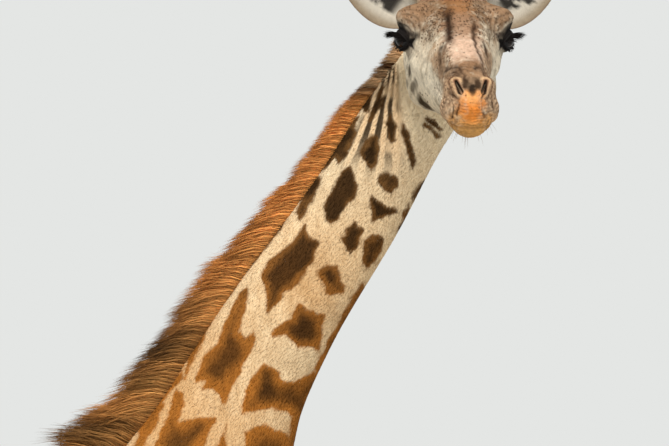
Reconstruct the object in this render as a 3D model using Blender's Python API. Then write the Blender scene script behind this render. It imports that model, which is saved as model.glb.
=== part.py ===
"""A standing cow giraffe at life size, parted by thin cuts into the pieces that a person would name.

Metres, +Z up. The animal faces -Y, so its left side is at +X. Places on the body are given as
(across, forward, up): across is positive to the animal's left, forward is measured from the middle of
the trunk, up from the ground. The head has a frame of its own, (left, along, up), measured from the
point midway between the eyes.
"""

import math

import bmesh
import bpy
import numpy as np
from mathutils import Matrix, Vector

# ---- driving dimensions --------------------------------------------------------------------------

# The origin lies under the middle of the whole outline, and the turned head widens it.
ORIGIN_ACROSS = -0.157
ORIGIN_FORWARD = 0.477
GAP = 0.0003  # between pieces parted by a flat cut
FIT_GAP = 0.001  # around a part that is fitted to a rounded one

EYE_LINE = (-0.28, 1.595, 3.903)  # midway between the eyes
HEAD_TURN = math.radians(84.5)  # the head looks out over the right shoulder
HEAD_DIP = math.radians(21.5)

EYE_CENTRE = (0.105, 0.002, 0.000)
EYE_RADIUS = 0.026
CORONET = 0.122  # height at which hide ends and hoof begins
CLAW_PARTING = 0.008  # between the two claws of a foot

FACET_SAG = 0.003  # smoothing and facets draw a round form in by this much, so it is given back
BODY_VOXEL = 0.012
HEAD_VOXEL = 0.005
BODY_TRIANGLES = 3780
HEAD_TRIANGLES = 1500

COLOURS = {
    "hide": (0.62, 0.44, 0.27),
    "mane": (0.36, 0.15, 0.05),
    "dark_hair": (0.03, 0.02, 0.015),
    "horn": (0.30, 0.20, 0.12),
    "hoof": (0.10, 0.08, 0.06),
    "eye": (0.012, 0.009, 0.008),
}
ROUGHNESS = {"hide": 0.75, "mane": 0.7, "dark_hair": 0.55, "horn": 0.7, "hoof": 0.5, "eye": 0.08}

# ---- sections of the body ------------------------------------------------------------------------
# A row is one cross-section: a point on the upper or front outline (forward, up), the point across
# from it on the lower or back outline, the half width, and how much narrower the section is at its
# upper or front end.

TRUNK = [
    (-0.745, 2.05, -0.775, 1.93, 0.060, 0.10),
    (-0.700, 2.12, -0.740, 1.85, 0.150, 0.15),
    (-0.560, 2.205, -0.560, 1.79, 0.215, 0.22),
    (-0.330, 2.270, -0.310, 1.715, 0.262, 0.20),
    (-0.060, 2.345, -0.040, 1.605, 0.300, 0.17),
    (0.170, 2.445, 0.180, 1.535, 0.305, 0.20),
    (0.360, 2.545, 0.390, 1.515, 0.270, 0.30),
    (0.500, 2.610, 0.600, 1.590, 0.225, 0.34),
    (0.600, 2.675, 0.790, 1.800, 0.185, 0.28),
    (0.680, 2.770, 0.900, 2.070, 0.155, 0.18),
    (0.770, 2.890, 0.990, 2.360, 0.132, 0.12),
    (0.855, 3.005, 1.100, 2.660, 0.110, 0.10),
    (0.936, 3.110, 1.216, 2.925, 0.095, 0.08),
    (1.019, 3.240, 1.260, 3.085, 0.085, 0.08),
    (1.100, 3.360, 1.318, 3.215, 0.078, 0.08),
]
# The top of the neck turns towards the head: (across, forward, up) of the crest and of the throat,
# half width, turn.
NECK_TOP = [
    ((-0.004, 1.295, 3.622), (-0.004, 1.482, 3.498), 0.067, 3),
    ((-0.016, 1.405, 3.787), (-0.020, 1.568, 3.664), 0.063, 12),
    ((-0.038, 1.491, 3.896), (-0.042, 1.630, 3.768), 0.062, 30),
    ((-0.070, 1.540, 3.986), (-0.085, 1.642, 3.818), 0.066, 55),
    ((-0.128, 1.576, 4.030), (-0.130, 1.612, 3.840), 0.068, 76),
    ((-0.195, 1.590, 4.026), (-0.175, 1.600, 3.865), 0.060, 84.5),
]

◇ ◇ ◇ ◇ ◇

Word for word, reproduce the listing above from its start up to and including the line that has "HEAD_DIP = math.radians(21.5)". Give only those lines.

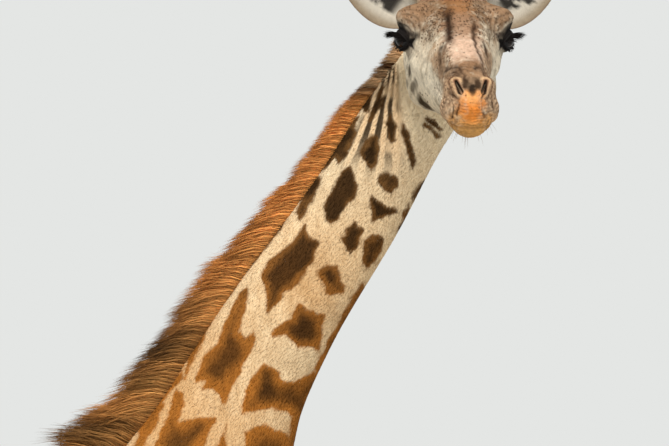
Reconstruct the object in this render as a 3D model using Blender's Python API. Then write the Blender scene script behind this render. It imports that model, which is saved as model.glb.
=== part.py ===
"""A standing cow giraffe at life size, parted by thin cuts into the pieces that a person would name.

Metres, +Z up. The animal faces -Y, so its left side is at +X. Places on the body are given as
(across, forward, up): across is positive to the animal's left, forward is measured from the middle of
the trunk, up from the ground. The head has a frame of its own, (left, along, up), measured from the
point midway between the eyes.
"""

import math

import bmesh
import bpy
import numpy as np
from mathutils import Matrix, Vector

# ---- driving dimensions --------------------------------------------------------------------------

# The origin lies under the middle of the whole outline, and the turned head widens it.
ORIGIN_ACROSS = -0.157
ORIGIN_FORWARD = 0.477
GAP = 0.0003  # between pieces parted by a flat cut
FIT_GAP = 0.001  # around a part that is fitted to a rounded one

EYE_LINE = (-0.28, 1.595, 3.903)  # midway between the eyes
HEAD_TURN = math.radians(84.5)  # the head looks out over the right shoulder
HEAD_DIP = math.radians(21.5)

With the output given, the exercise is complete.